显然,杰克·伦敦并没有被这种粗野狂放的生活方式所吓倒。他1876年出生在旧金山的一个工人家庭,无忧无虑的童年时光非常短暂,在他还是翩翩少年时,就逃票乘火车,偷捕过牡蛎,还因为流浪行乞而短暂入狱。同时,他也培养起浓厚的阅读兴趣。当时的杰克·伦敦满腔热情,做事坚决果断又缺乏耐心,自然难以抵制克朗代克淘金热的诱惑。1897年夏天,也就是在得知淘金消息的数周后,他与三个伙伴一起搭船前往阿拉斯加的狄亚(Dyea),当时的路费是抵押了姐姐的房子才凑齐的。我在Triple J Hotel酒店前下了大巴车,这家酒店与道森市的其他建筑一样,看上去依然保持着19世纪90年代的模样,当然电视和无线上网服务除外。
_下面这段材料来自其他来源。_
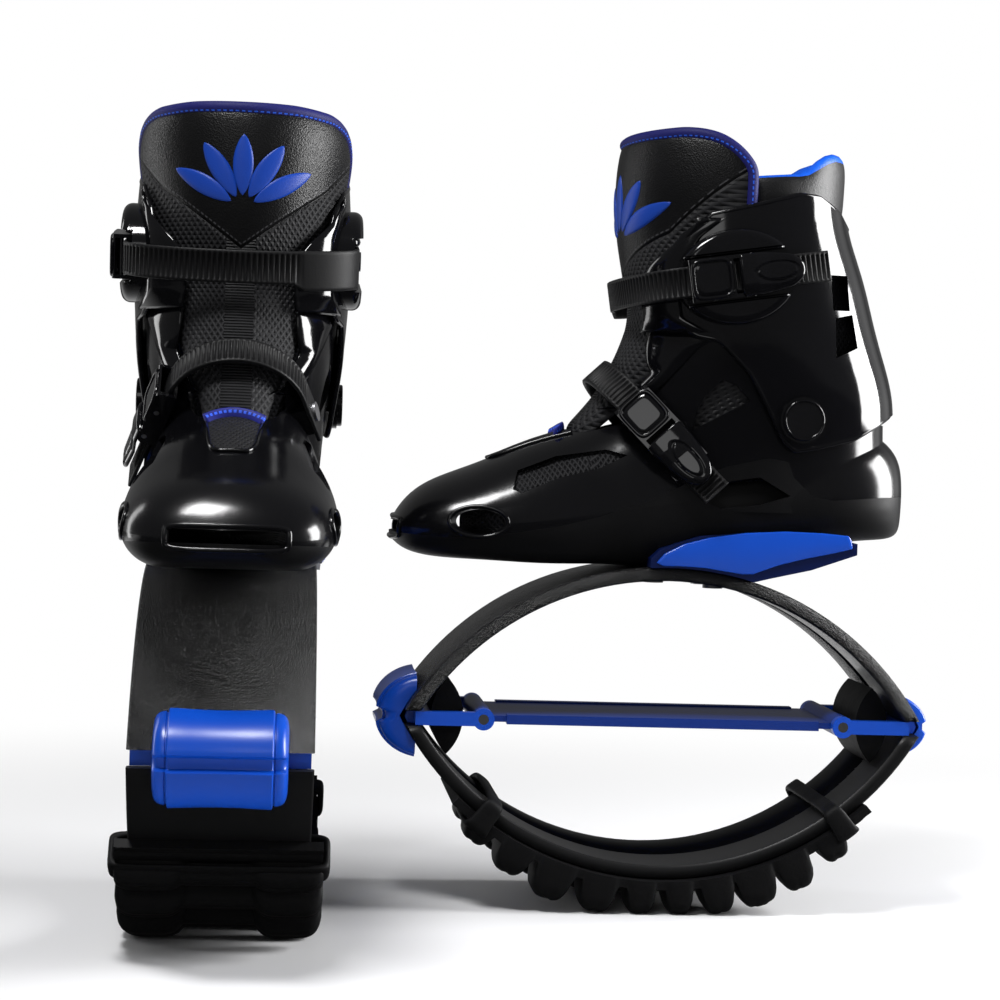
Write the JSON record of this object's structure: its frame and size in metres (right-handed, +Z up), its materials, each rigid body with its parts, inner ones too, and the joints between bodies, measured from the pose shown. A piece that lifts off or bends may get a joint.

旅途劳顿,我实在没有精神欣赏极地的午夜阳光,早早就上床睡觉了,我要为第二天参观杰克·伦敦故居养精蓄锐。故居是道森市有关杰克·伦敦的主要景点,这是一个小型博物馆,主要的展品就是一个小木屋,屋顶长满了杂草和青苔。木屋周围是白色围墙环绕的小花园。乍一看,木屋简陋不堪,不过,木屋何以至此则有着一段传奇故事。
20世纪60年代末期,故居的前馆长迪克·诺斯听说有一根颇有年头的木头上醒目地刻着“杰克·伦敦,矿工,作家,1898年1月27日(Jack London, Miner, Author, Jan 27 1898)”的手写字样。根据两位偏远地区居民的说法,这根木头是20世纪40年代早期由一位名叫杰克·麦肯齐(Jack MacKenzie)的赶橇者从一个木屋墙上砍下来的。
诺斯为这一发现兴奋不已,赶紧找专家鉴定所谓签名木板上是否伦敦的真迹,然后出发去探寻那个早已被人遗忘的木屋。之后,诺斯与一支雪橇队伍开始四处找寻木屋下落,在跋涉了近200公里后,他终于发现了这个简陋的木屋,1897至1898年的那个严冬伦敦还在忙于淘金,当时住的就是这个木屋。木屋位置异常偏远,1969年4月一支观察员队伍前往协助诺斯,但是途中受困于半融雪中,不得不请求救援才得以脱险。
在运回木屋后,木屋被一分为二,其中一半(包括重新插入的那块签名木板)运往加州奥克兰的杰克伦敦广场用于搭建一个新的木屋,该广场靠近伦敦幼年居住过的地方,另一半则用未在道森市伦敦故居的旁边重新搭建起一个木屋。
伦敦1898年7月离开克朗代克时几乎身无分文,淘金的收入还不到10美元,不过他稀里糊涂地居然误打误撞找到了另一个“金矿”:淘金故事。在克朗代克淘金的时候,他的木屋位于各个采矿通道的自然交汇处,其他的淘金者经常造访,给他讲述各自的故事和历险。这些素材再加上伦敦自身的经历和想象力为他后来的写作生涯奠定了基础,1903年,伦敦出版的《野性的呼唤》成为畅销书,由此他一发不可收拾。
克朗代克淘金热在1900年开始销声匿迹,淘金热持续时期短暂,数千人为淘金致富倾尽所有,到头来却竹篮打水一场空/以失望告终。尽管如此,杰克·伦敦的小说等因素使得克朗代克淘金热成为美国民间故事和小说创作的重要源泉。后来我乘车南下前往白马市途中,透过车窗眺望颀长的云杉构成的莽莽苍苍的原野,还有野熊时常出没的森林,想象着当年年纪轻轻、心意坚决的伦敦在零下50度的严酷环境下劳作的情景。我对这位作家本人,当然还有他神气十足地将逆境化为艺术的强烈欲望又多了一分敬仰之情。